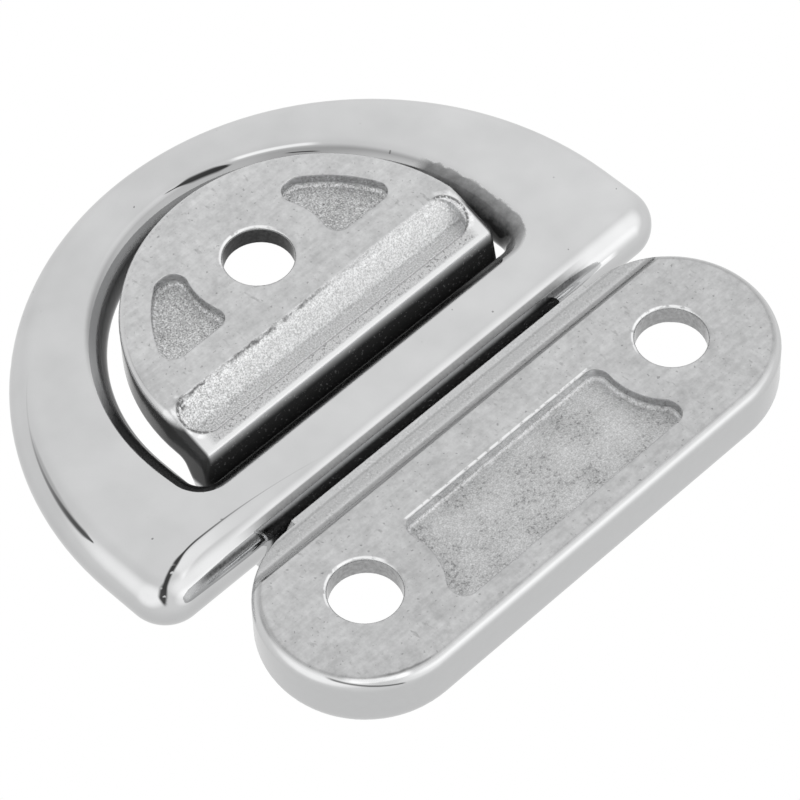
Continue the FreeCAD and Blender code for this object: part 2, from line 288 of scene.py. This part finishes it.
# Where each finish of the casting lies, and where shade is painted in
def castAreas(shader, look):
    x, y, z = shader.x, shader.y, shader.z
    wide = abs(x)
    turns = [math.radians(t) for t in boltAngles]
    tongueBolt, rightBolt, leftBolt = (
        shader.reach(boltCircle * math.cos(t), boltCircle * math.sin(t)) for t in turns
    )
    heelBolt = rightBolt.least(leftBolt)
    heel, lobe, dip, land = look["heelPocket"], look["tonguePocket"], look["trough"], look["land"]
    ledge, slope, slot, tongue = look["ledge"], look["slope"], look["channel"], look["tongue"]
    bore = look["boreWall"]
    tongueReach = shader.reach(*tongue["middle"])

    area = SimpleNamespace(wide=wide, tongueBolt=tongueBolt, heelBolt=heelBolt, leftBolt=leftBolt)
    area.heelCore = y.between(heel["from"], heel["to"], 0.1) * wide.below(heel["half"], 0.1)
    area.tongueCore = tongueReach.below(lobe["radius"], 0.1) * y.below(lobe["end"], 0.1)
    area.tongueCore = area.tongueCore * tongueBolt.above(lobe["fromBolt"], 0.1)
    cores = area.heelCore.most(area.tongueCore)
    area.coreFloor = cores * z.between(*look["pocketFloor"], 0.2)
    area.coreWall = cores * z.between(*look["pocketWall"], 0.1)
    area.upperWall = area.heelCore * y.below(heel["wall"], 0.25)

    area.inTrough = z.below(dip["depth"], 0.15)
    area.troughReach = ((wide - dip["half"]).most(0.0) ** 2.0 + (y - dip["middle"]) ** 2.0) ** 0.5
    area.trough = area.troughReach.below(dip["radius"], 0.2) * area.inTrough
    area.land = y.between(land["from"], land["to"], 0.15) * wide.below(land["half"], 0.7) * area.inTrough
    shallow = z.below(ledge["depth"], 0.05)
    area.ledge = y.between(ledge["from"], ledge["to"], 0.2) * shallow
    area.slope = y.between(slope["from"], slope["to"], 0.08) * shallow
    area.deck = z.below(look["faceDepth"], 0.08) * (1 - area.trough)
    rim = look["heelRim"]
    area.heelRim = z.above(0.04, 0.04) * z.below(rim["depth"], 0.15) * y.above(rim["from"], 0.1)
    area.heelRim = area.heelRim * (1 - cores) * heelBolt.above(rim["fromBolt"], 0.3)

    fromBar = ((y - barY) ** 2.0 + (z - barZ) ** 2.0) ** 0.5
    mouth = y.between(slot["from"], slot["to"], 0.15) * z.above(slot["lip"], 1.6) * z.below(barZ + 0.05, 0.3)
    area.channel = mouth.most(fromBar.below(slot["radius"], 0.6))
    edge = tongueReach.above(tongue["radius"], 0.2) * y.below(-17.8, 0.1)
    edge = edge.most(wide.above(tongue["radius"], 0.2) * y.between(*tongue["straight"], 0.1))
    area.tongueSide = edge * z.between(*tongue["side"], 0.5) * y.above(-30.0, 4.0)
    boreLength = z.between(*bore["depths"], 0.15)
    area.tongueBore = tongueBolt.below(bore["radius"], 0.1) * boreLength
    area.heelBore = heelBolt.below(bore["radius"], 0.1) * boreLength
    return area


# What casting, grinding and handling left on it, and painted highlights and painted dark lines
def castWearAndPaintedLight(shader, look, area, spots):
    x, y, z = shader.x, shader.y, shader.z
    wearAndPaintedLight = SimpleNamespace()

    # painted highlights on the edges of the bores and of the heel pocket's upper side
    rim = look["rubbedRim"]
    boreRims = (area.tongueBolt - rim["radius"]).line(0.03, 0.22) * y.below(-30.3, 0.7)
    boreRims = boreRims.most((area.heelBolt - rim["radius"]).line(0.03, 0.22) * y.below(12.9, 0.5))
    pocketRim = y.between(*rim["pocket"], 0.07) * area.wide.below(rim["half"], 0.5) * z.below(0.07, 0.03)
    wearAndPaintedLight.rubbed = (boreRims * z.below(0.4, 0.1)).most(pocketRim)

    # torn edge above the trough with painted shade in its crevice, broken and fading to the right, and a scar at
    # its left end
    crack, scar = look["crevice"], look["scar"]
    nearFace = z.below(crack["depth"], 0.2)
    raggedShade = (y - crack["y"] + (spots.wander - 0.5) * crack["wander"]).line(0.03, 0.3)
    wearAndPaintedLight.crevice = raggedShade * spots.broken.above(0.52, 0.1) * x.below(4.0, 10.0)
    wearAndPaintedLight.crevice = wearAndPaintedLight.crevice * area.wide.below(crack["half"], 0.35) * nearFace
    wearAndPaintedLight.scar = shader.reach(*scar["middle"]).below(scar["radius"], 0.375) * nearFace

    # specks on the land, a broken painted dark line round the trough's ends and painted highlights outside it
    wearAndPaintedLight.landDots = y.between(-14.75, -13.7, 0.3) * spots.specks.above(0.61, 0.05)
    wearAndPaintedLight.landDots = wearAndPaintedLight.landDots * area.wide.below(21.3, 0.3) * area.inTrough
    wearAndPaintedLight.endLine = area.troughReach.between(*look["troughEnd"]["line"], 0.1) * area.wide.above(20.1, 0.5)
    wearAndPaintedLight.endLine = wearAndPaintedLight.endLine * spots.specks.above(0.42, 0.08)
    wearAndPaintedLight.endGlint = area.troughReach.between(*look["troughEnd"]["glint"], 0.15) * area.wide.above(20.6, 0.4)
    wearAndPaintedLight.endGlint = wearAndPaintedLight.endGlint * y.below(-14.9, 0.5) * spots.mottle.above(0.45, 0.15)

    # painted dark lines and a painted highlight (sheen) on the rim at the heel's left end
    crease, curl, sheen = look["heelDarkLine"], look["heelCurl"], look["heelSheen"]
    low = (z - crease["depth"] - (x - crease["x"][0]) * crease["rise"]).line(0.02, 0.13)
    low = low * x.between(*crease["x"], 0.3) * y.above(19.0, 0.5)
    high = (area.leftBolt - curl["radius"] + (spots.wander - 0.5) * curl["wander"]).line(0.03, 0.26)
    high = high * x.between(*curl["x"], 1.0) * y.above(20.5, 0.5) * z.below(0.065, 0.035) * 0.6
    wearAndPaintedLight.crease = low.most(high)
    wearAndPaintedLight.sheen = area.leftBolt.between(*sheen["radii"], 0.12) * x.between(*sheen["x"], 0.7)
    wearAndPaintedLight.sheen = wearAndPaintedLight.sheen * y.above(20.5, 0.5) * z.below(0.325, 0.075) * (0.4 + spots.rub) * (1 - high)
    return wear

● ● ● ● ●

> [Aim of the exercise] Each line above must be printed exactly as it appears.

> [The solution]
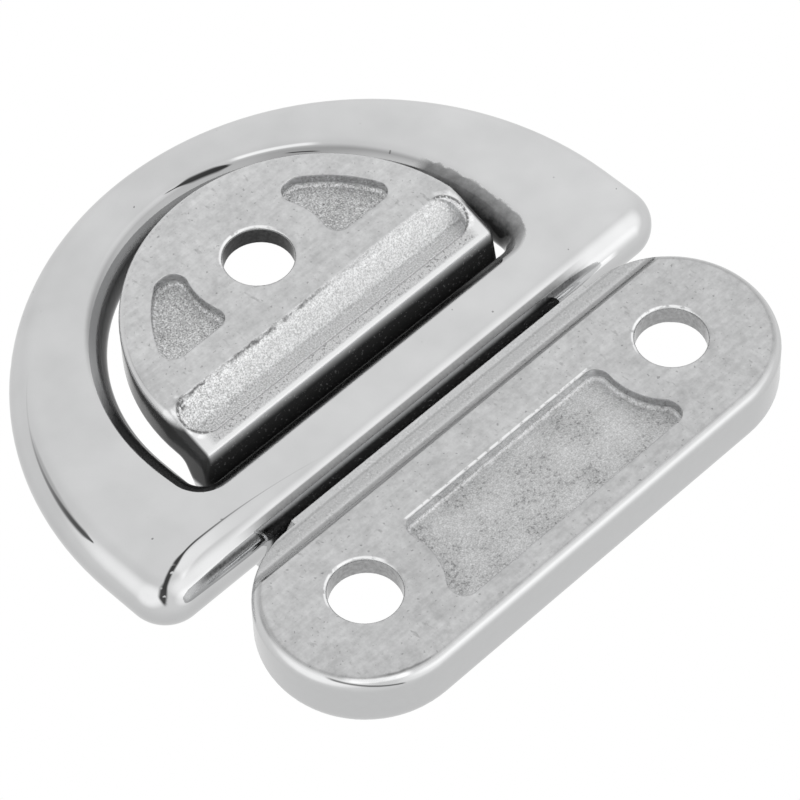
Continue the FreeCAD and Blender code for this object: part 2, from line 288 of scene.py. This part finishes it.
# Where each finish of the casting lies, and where shade is painted in
def castAreas(shader, look):
    x, y, z = shader.x, shader.y, shader.z
    wide = abs(x)
    turns = [math.radians(t) for t in boltAngles]
    tongueBolt, rightBolt, leftBolt = (
        shader.reach(boltCircle * math.cos(t), boltCircle * math.sin(t)) for t in turns
    )
    heelBolt = rightBolt.least(leftBolt)
    heel, lobe, dip, land = look["heelPocket"], look["tonguePocket"], look["trough"], look["land"]
    ledge, slope, slot, tongue = look["ledge"], look["slope"], look["channel"], look["tongue"]
    bore = look["boreWall"]
    tongueReach = shader.reach(*tongue["middle"])

    area = SimpleNamespace(wide=wide, tongueBolt=tongueBolt, heelBolt=heelBolt, leftBolt=leftBolt)
    area.heelCore = y.between(heel["from"], heel["to"], 0.1) * wide.below(heel["half"], 0.1)
    area.tongueCore = tongueReach.below(lobe["radius"], 0.1) * y.below(lobe["end"], 0.1)
    area.tongueCore = area.tongueCore * tongueBolt.above(lobe["fromBolt"], 0.1)
    cores = area.heelCore.most(area.tongueCore)
    area.coreFloor = cores * z.between(*look["pocketFloor"], 0.2)
    area.coreWall = cores * z.between(*look["pocketWall"], 0.1)
    area.upperWall = area.heelCore * y.below(heel["wall"], 0.25)

    area.inTrough = z.below(dip["depth"], 0.15)
    area.troughReach = ((wide - dip["half"]).most(0.0) ** 2.0 + (y - dip["middle"]) ** 2.0) ** 0.5
    area.trough = area.troughReach.below(dip["radius"], 0.2) * area.inTrough
    area.land = y.between(land["from"], land["to"], 0.15) * wide.below(land["half"], 0.7) * area.inTrough
    shallow = z.below(ledge["depth"], 0.05)
    area.ledge = y.between(ledge["from"], ledge["to"], 0.2) * shallow
    area.slope = y.between(slope["from"], slope["to"], 0.08) * shallow
    area.deck = z.below(look["faceDepth"], 0.08) * (1 - area.trough)
    rim = look["heelRim"]
    area.heelRim = z.above(0.04, 0.04) * z.below(rim["depth"], 0.15) * y.above(rim["from"], 0.1)
    area.heelRim = area.heelRim * (1 - cores) * heelBolt.above(rim["fromBolt"], 0.3)

    fromBar = ((y - barY) ** 2.0 + (z - barZ) ** 2.0) ** 0.5
    mouth = y.between(slot["from"], slot["to"], 0.15) * z.above(slot["lip"], 1.6) * z.below(barZ + 0.05, 0.3)
    area.channel = mouth.most(fromBar.below(slot["radius"], 0.6))
    edge = tongueReach.above(tongue["radius"], 0.2) * y.below(-17.8, 0.1)
    edge = edge.most(wide.above(tongue["radius"], 0.2) * y.between(*tongue["straight"], 0.1))
    area.tongueSide = edge * z.between(*tongue["side"], 0.5) * y.above(-30.0, 4.0)
    boreLength = z.between(*bore["depths"], 0.15)
    area.tongueBore = tongueBolt.below(bore["radius"], 0.1) * boreLength
    area.heelBore = heelBolt.below(bore["radius"], 0.1) * boreLength
    return area


# What casting, grinding and handling left on it, and painted highlights and painted dark lines
def castWearAndPaintedLight(shader, look, area, spots):
    x, y, z = shader.x, shader.y, shader.z
    wearAndPaintedLight = SimpleNamespace()

    # painted highlights on the edges of the bores and of the heel pocket's upper side
    rim = look["rubbedRim"]
    boreRims = (area.tongueBolt - rim["radius"]).line(0.03, 0.22) * y.below(-30.3, 0.7)
    boreRims = boreRims.most((area.heelBolt - rim["radius"]).line(0.03, 0.22) * y.below(12.9, 0.5))
    pocketRim = y.between(*rim["pocket"], 0.07) * area.wide.below(rim["half"], 0.5) * z.below(0.07, 0.03)
    wearAndPaintedLight.rubbed = (boreRims * z.below(0.4, 0.1)).most(pocketRim)

    # torn edge above the trough with painted shade in its crevice, broken and fading to the right, and a scar at
    # its left end
    crack, scar = look["crevice"], look["scar"]
    nearFace = z.below(crack["depth"], 0.2)
    raggedShade = (y - crack["y"] + (spots.wander - 0.5) * crack["wander"]).line(0.03, 0.3)
    wearAndPaintedLight.crevice = raggedShade * spots.broken.above(0.52, 0.1) * x.below(4.0, 10.0)
    wearAndPaintedLight.crevice = wearAndPaintedLight.crevice * area.wide.below(crack["half"], 0.35) * nearFace
    wearAndPaintedLight.scar = shader.reach(*scar["middle"]).below(scar["radius"], 0.375) * nearFace

    # specks on the land, a broken painted dark line round the trough's ends and painted highlights outside it
    wearAndPaintedLight.landDots = y.between(-14.75, -13.7, 0.3) * spots.specks.above(0.61, 0.05)
    wearAndPaintedLight.landDots = wearAndPaintedLight.landDots * area.wide.below(21.3, 0.3) * area.inTrough
    wearAndPaintedLight.endLine = area.troughReach.between(*look["troughEnd"]["line"], 0.1) * area.wide.above(20.1, 0.5)
    wearAndPaintedLight.endLine = wearAndPaintedLight.endLine * spots.specks.above(0.42, 0.08)
    wearAndPaintedLight.endGlint = area.troughReach.between(*look["troughEnd"]["glint"], 0.15) * area.wide.above(20.6, 0.4)
    wearAndPaintedLight.endGlint = wearAndPaintedLight.endGlint * y.below(-14.9, 0.5) * spots.mottle.above(0.45, 0.15)

    # painted dark lines and a painted highlight (sheen) on the rim at the heel's left end
    crease, curl, sheen = look["heelDarkLine"], look["heelCurl"], look["heelSheen"]
    low = (z - crease["depth"] - (x - crease["x"][0]) * crease["rise"]).line(0.02, 0.13)
    low = low * x.between(*crease["x"], 0.3) * y.above(19.0, 0.5)
    high = (area.leftBolt - curl["radius"] + (spots.wander - 0.5) * curl["wander"]).line(0.03, 0.26)
    high = high * x.between(*curl["x"], 1.0) * y.above(20.5, 0.5) * z.below(0.065, 0.035) * 0.6
    wearAndPaintedLight.crease = low.most(high)
    wearAndPaintedLight.sheen = area.leftBolt.between(*sheen["radii"], 0.12) * x.between(*sheen["x"], 0.7)
    wearAndPaintedLight.sheen = wearAndPaintedLight.sheen * y.above(20.5, 0.5) * z.below(0.325, 0.075) * (0.4 + spots.rub) * (1 - high)
    return wear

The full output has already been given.